--- start of RECORDED DATA ---

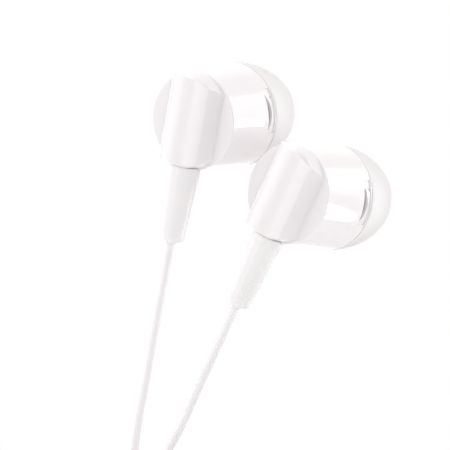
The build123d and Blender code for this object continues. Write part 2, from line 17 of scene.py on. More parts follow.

--- end of RECORDED DATA ---
--- start of RECORDED DATA ---

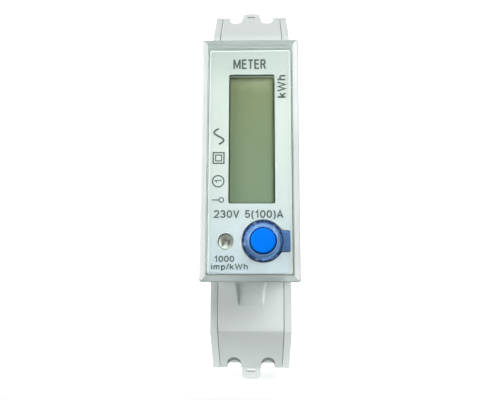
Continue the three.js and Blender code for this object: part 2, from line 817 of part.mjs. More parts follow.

--- end of RECORDED DATA ---
--- start of RECORDED DATA ---

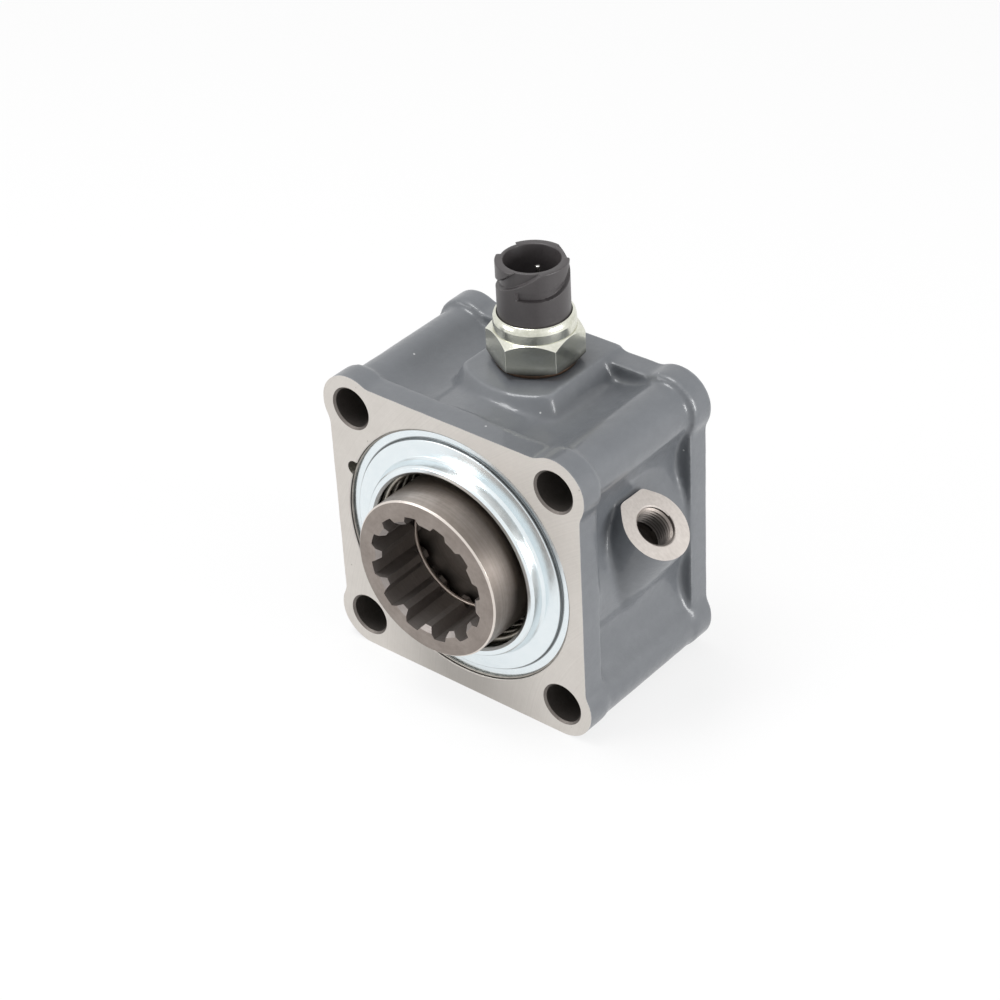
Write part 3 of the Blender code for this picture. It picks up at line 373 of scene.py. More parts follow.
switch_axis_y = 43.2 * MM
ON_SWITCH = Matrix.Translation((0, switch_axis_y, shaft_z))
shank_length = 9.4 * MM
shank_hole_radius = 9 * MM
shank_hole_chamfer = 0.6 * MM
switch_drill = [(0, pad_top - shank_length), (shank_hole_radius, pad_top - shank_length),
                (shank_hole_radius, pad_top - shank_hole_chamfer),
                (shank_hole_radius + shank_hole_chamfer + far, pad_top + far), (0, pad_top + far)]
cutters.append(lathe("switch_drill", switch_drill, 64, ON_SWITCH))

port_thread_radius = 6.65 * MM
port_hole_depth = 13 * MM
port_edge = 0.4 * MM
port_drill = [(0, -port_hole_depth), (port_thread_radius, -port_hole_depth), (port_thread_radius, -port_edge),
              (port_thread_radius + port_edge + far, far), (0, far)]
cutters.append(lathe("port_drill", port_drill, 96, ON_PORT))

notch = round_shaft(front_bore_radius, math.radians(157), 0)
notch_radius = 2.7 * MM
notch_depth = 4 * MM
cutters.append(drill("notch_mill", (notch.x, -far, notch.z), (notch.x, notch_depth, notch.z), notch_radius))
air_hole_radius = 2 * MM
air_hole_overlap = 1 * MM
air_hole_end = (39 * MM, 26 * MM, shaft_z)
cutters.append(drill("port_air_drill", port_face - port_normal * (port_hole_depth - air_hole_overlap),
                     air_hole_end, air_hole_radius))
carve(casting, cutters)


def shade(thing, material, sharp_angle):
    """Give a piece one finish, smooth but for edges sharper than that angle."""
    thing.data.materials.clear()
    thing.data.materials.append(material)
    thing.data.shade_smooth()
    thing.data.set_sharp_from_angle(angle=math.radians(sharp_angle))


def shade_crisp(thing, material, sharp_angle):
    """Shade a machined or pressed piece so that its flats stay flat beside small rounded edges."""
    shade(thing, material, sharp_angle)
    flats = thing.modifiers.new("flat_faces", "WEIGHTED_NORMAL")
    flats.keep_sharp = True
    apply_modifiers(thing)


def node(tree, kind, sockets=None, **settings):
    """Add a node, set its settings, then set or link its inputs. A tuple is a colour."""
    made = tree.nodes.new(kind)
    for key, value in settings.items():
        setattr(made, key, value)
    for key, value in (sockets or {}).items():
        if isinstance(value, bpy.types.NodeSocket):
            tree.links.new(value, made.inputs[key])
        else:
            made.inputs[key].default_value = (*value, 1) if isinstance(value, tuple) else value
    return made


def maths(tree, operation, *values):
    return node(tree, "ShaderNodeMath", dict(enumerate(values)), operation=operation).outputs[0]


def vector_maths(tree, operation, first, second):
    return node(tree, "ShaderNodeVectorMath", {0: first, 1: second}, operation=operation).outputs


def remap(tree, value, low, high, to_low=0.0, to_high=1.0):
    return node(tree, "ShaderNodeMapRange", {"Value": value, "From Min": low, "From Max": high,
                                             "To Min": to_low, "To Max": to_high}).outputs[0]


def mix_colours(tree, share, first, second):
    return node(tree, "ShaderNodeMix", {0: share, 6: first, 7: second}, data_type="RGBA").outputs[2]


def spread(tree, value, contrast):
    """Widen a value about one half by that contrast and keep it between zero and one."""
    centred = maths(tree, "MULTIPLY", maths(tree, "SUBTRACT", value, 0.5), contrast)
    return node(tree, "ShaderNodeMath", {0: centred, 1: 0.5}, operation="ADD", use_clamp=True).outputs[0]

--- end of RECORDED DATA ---

* PROMPT
Locate all lines in the listing above with the word "scene" and copy them.

* COMPLETE OUTPUT
The build123d and Blender code for this object continues. Write part 2, from line 17 of scene.py on. More parts follow.
Write part 3 of the Blender code for this picture. It picks up at line 373 of scene.py. More parts follow.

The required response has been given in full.